I cannot over-emphasize how utterly demoralizing things like this are to those children. The kids who are smart enough to do real work are also smart enough to figure out that nobody will care.

I was so discouraged by finding out the other children who liked web development and coding had outside help, and I had a really hard time understanding why things like Synapse could get a PC Mag review, but I'd be accused of being a liar if I talked about my own projects, because that's what happens when you're a kid working without an adult. Without an appropriately credentialed adult vouching for you, people accuse you of stealing your work, lying, being an arrogant snob, etc.

ESPECIALLY if you're self-taught or were taught by adults society doesn't think much of. It's believable that the Pages taught Larry to code when he was wee, but obviously I couldn't have learned anything from my parents since one was a high school dropout and the other was the son of a factory worker. How could THEY have known anything?


Note that Larry Page's parents did more than just to code. They embedded him from birth in the academic system so that he was prepared, at Stanford, to recognize the importance of, and capitalize upon the organic value of web content. He was also exposed to the Grateful Dead, which probably helped build a healthy dose of capitalism and libertarianism.

Similarly, I was raised in an academic environment exposed early to computers (4th grade) in a gifted and talented program that many other students didn't have access to. That same program was literally "grad school prep in elementary school" which meant that when I got to grad school, it wasn't like I was in some sort of foreign country; I was home. And when I finally got to google, eveyrthing there felt normal and natural since it was just an extension of grad school, but with more money and better sysadmins.

That said, I guess if you don't get a leg up as a kid and go on to be successful through grit you can always appreciate that your hard work and determination paid off?
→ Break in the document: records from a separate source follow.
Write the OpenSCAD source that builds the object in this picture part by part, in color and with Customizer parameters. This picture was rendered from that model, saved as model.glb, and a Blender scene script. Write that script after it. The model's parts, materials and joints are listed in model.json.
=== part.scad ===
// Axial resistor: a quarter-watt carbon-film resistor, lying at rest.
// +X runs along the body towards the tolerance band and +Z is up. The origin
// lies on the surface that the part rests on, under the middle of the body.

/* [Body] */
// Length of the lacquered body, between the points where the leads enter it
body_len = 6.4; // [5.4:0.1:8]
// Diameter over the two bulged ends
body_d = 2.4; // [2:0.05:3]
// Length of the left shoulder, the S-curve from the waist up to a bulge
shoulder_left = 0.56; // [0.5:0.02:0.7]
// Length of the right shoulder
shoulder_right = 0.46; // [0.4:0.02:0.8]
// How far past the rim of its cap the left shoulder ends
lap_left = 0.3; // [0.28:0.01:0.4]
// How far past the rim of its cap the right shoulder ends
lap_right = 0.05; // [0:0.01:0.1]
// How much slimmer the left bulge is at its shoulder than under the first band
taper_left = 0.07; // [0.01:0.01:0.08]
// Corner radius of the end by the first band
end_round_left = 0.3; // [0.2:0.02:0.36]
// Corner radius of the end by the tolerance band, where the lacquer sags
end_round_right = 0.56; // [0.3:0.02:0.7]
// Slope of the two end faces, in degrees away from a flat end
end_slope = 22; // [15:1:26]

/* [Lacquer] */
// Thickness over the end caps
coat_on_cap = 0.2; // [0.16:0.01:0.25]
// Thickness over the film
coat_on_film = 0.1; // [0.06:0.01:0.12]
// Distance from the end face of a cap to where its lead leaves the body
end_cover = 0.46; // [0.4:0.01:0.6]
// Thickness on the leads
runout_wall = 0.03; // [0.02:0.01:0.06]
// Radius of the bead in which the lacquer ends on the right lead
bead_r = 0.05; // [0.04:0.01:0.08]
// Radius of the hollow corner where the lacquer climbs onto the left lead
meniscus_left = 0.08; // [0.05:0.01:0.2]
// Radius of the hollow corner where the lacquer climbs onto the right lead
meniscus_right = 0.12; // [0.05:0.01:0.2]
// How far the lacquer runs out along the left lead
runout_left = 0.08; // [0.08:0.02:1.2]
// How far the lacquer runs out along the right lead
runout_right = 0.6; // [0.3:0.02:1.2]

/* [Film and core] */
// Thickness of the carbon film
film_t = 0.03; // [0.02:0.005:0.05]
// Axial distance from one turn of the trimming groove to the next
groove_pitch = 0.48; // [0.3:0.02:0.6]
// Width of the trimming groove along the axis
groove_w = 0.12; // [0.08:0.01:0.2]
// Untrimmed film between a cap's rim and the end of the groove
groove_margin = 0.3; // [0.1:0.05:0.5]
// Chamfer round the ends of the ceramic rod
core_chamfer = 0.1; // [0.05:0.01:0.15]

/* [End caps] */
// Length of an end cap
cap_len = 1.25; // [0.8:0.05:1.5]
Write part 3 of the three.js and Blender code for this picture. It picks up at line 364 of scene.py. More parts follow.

I used Larry as an example because we're from the same city, ironically. My grandparents (the ones I knew anyway) are from the class that repaired electronics; we're the mechanics to their automotive engineers. My grandfather (born in 1919) was obsessed with televisions and repaired them as a side business, so the tools were all around for my dad when he started buying broken microcomputers and fixing them so he could play games. Which in turn taught him enough of the basics (ha) of BASIC and meant that when I was a kid and had basic coding questions he could help. But since we all learned on our own over 3 generations, our facility with tech doesn't 'count'.

I can't claim to be completely without privilege: I'm about as well-off as you can get and still be considered from a disadvantaged background: My mother dropped out of high school and ran away at 15 (ironically her family included engineers and at least one MSU professor), so while I never had the money, my socio never really matched my economic, class wise. It's more that if you were any lower on the ladder than I was, you just didn't have a computer or MAYBE you might have something like the 5 free hours of AOL in the late 90s. A computer with hours of internet access in 93 required some privilege.

There were a couple of G+T things I did, but I got the money we did scrounge for those from my dad, and once he married my stepmom that stopped because she believed very strongly in gender roles (she wanted me to like clothes shopping and makeup like my sisters and her female relatives) and she also wanted to live in the middle of nowhere.

> That said, I guess if you don't get a leg up as a kid and go on to be successful through grit you can always appreciate that your hard work and determination paid off?

Eh, I'm not going to be successful, because doing so would require neglecting either my own health or that of my family. I have MS, and that just explodes the ability to do any kind of career planning.

That has its own silver lining, though, because I can say whatever the hell I want. Which is its own kind of freedom: I have a 'get out of hustle free' card. It's almost like skipping from being 25 to 65: I had to do a lot of reckoning with my own mortality, what I was worth if I wasn't able to have a high powered career, what did I actually want out of life, etc.


Precisely. You can definitely see the downstream effects of this, too, with lots of academics who see great success by publishing total tripe in well-packaged books (see: Malcolm Gladwell, the entire field of social psychology, etc).